[Modeling code records]
__________

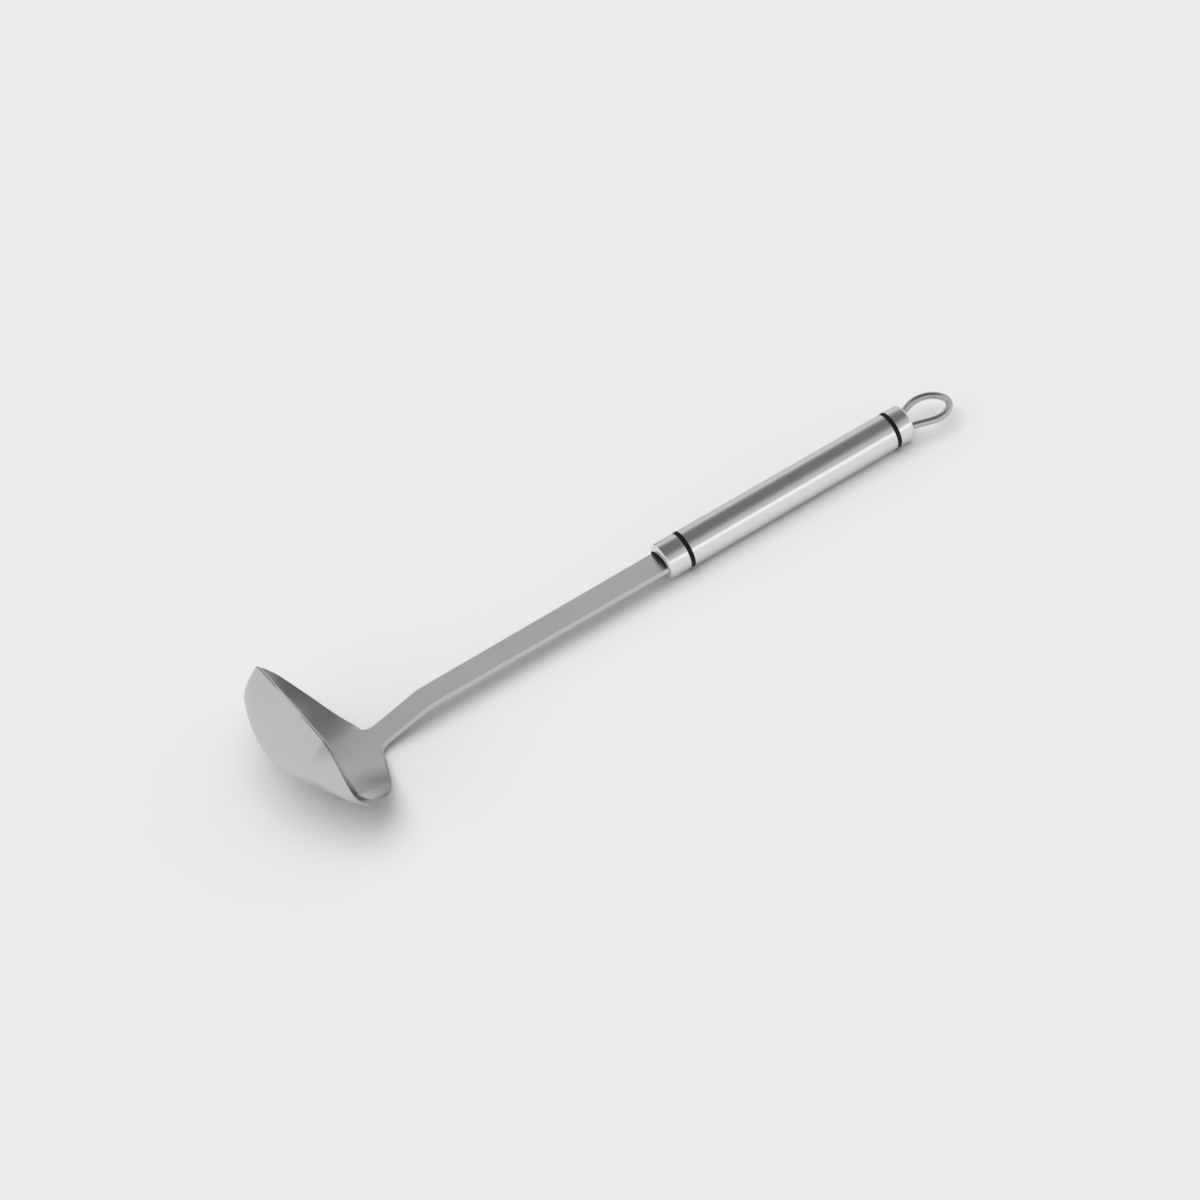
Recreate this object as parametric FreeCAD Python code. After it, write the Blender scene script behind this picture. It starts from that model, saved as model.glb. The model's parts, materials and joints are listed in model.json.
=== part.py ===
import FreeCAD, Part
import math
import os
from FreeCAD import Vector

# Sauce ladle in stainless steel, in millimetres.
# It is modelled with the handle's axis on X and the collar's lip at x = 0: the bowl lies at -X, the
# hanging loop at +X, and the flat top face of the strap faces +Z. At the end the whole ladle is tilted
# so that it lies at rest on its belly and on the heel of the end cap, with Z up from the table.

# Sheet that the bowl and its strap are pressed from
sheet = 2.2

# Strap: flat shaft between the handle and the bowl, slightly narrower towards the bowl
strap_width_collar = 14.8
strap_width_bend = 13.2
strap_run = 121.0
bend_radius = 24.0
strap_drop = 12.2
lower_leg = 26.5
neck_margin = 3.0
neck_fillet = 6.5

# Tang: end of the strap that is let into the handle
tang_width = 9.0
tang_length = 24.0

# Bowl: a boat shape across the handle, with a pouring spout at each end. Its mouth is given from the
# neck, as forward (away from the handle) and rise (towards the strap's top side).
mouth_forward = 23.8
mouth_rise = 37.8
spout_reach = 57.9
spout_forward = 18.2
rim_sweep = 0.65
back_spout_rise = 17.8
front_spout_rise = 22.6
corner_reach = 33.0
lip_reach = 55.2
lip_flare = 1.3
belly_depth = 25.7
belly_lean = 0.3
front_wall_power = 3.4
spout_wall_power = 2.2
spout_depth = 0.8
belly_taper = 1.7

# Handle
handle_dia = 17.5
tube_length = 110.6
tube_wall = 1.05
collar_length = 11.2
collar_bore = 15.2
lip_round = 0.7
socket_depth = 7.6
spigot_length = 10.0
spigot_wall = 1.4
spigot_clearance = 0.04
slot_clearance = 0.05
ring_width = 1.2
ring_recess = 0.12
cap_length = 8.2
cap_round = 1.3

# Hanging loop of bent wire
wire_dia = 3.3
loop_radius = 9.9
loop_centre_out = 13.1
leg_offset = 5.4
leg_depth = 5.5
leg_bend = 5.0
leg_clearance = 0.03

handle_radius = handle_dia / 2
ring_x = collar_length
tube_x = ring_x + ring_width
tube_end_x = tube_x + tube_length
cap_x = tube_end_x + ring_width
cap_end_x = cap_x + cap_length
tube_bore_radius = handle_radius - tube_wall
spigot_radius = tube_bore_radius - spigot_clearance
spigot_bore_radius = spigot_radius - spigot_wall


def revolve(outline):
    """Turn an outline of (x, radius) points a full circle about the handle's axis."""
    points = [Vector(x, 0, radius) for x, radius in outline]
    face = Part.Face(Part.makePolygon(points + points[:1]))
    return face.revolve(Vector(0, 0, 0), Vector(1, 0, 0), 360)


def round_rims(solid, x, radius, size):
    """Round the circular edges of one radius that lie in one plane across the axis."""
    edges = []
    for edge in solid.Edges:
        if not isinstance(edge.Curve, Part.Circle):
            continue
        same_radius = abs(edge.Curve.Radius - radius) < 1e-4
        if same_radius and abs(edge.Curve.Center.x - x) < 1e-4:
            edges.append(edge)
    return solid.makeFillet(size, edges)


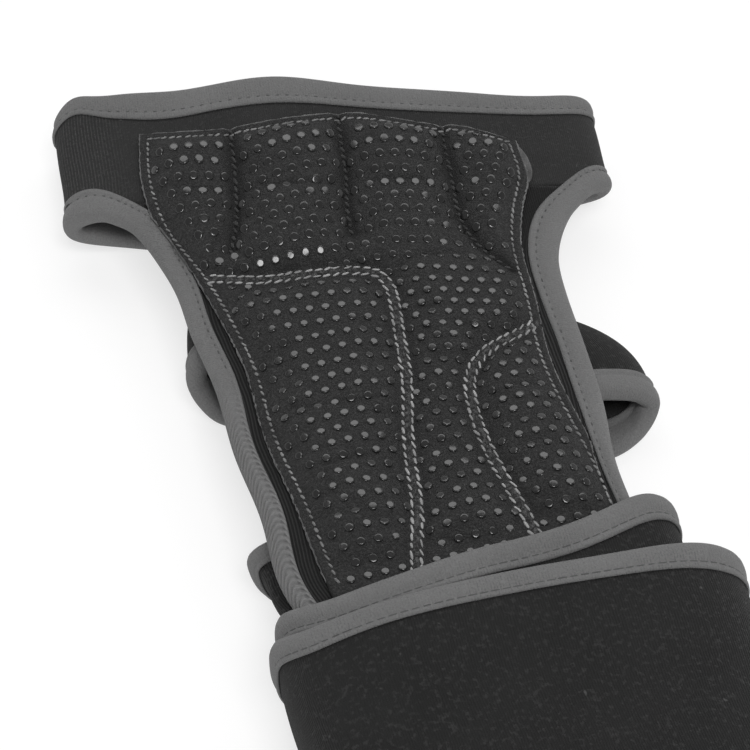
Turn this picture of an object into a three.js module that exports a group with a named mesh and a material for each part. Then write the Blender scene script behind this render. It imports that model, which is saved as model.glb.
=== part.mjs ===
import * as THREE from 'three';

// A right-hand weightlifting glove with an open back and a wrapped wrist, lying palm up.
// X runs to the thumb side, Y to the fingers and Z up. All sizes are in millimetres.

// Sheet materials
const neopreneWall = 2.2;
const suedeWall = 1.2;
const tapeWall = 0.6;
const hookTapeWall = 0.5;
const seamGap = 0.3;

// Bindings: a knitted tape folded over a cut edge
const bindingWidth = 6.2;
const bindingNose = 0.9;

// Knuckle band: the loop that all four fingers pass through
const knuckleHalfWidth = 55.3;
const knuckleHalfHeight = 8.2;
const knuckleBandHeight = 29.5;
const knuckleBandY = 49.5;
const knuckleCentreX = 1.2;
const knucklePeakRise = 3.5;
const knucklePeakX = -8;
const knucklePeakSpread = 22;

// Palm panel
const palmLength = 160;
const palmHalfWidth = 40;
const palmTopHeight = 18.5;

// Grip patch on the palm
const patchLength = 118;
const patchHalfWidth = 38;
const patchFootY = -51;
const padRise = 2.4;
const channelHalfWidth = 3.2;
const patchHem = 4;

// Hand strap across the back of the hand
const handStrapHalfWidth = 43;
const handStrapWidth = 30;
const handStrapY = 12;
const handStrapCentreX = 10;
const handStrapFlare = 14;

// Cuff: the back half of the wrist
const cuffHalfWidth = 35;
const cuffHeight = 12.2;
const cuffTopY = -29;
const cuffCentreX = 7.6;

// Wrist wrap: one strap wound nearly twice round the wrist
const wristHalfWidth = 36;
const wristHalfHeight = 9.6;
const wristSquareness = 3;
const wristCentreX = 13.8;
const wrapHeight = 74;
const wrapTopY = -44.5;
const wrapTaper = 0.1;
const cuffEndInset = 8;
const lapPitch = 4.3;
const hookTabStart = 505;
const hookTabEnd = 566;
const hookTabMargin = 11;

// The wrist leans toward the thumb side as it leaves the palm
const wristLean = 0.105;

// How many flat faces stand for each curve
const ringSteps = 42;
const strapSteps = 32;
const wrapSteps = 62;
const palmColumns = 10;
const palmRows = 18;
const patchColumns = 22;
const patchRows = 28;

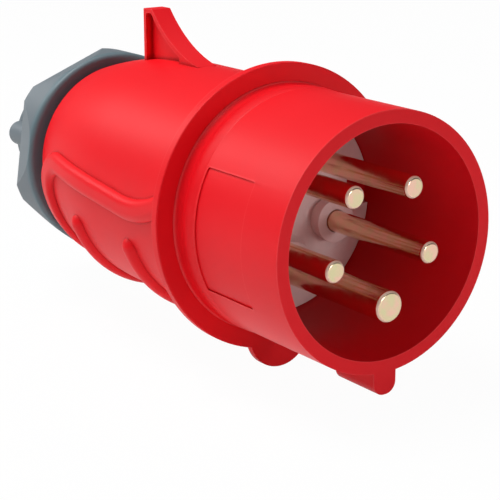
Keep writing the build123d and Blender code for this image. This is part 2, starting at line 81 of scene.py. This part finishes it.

__________

▶ GIVEN REQUEST: Count the lines in the records above that hold the word "picture", and give only that number.

▶ COMPLETE OUTPUT: 2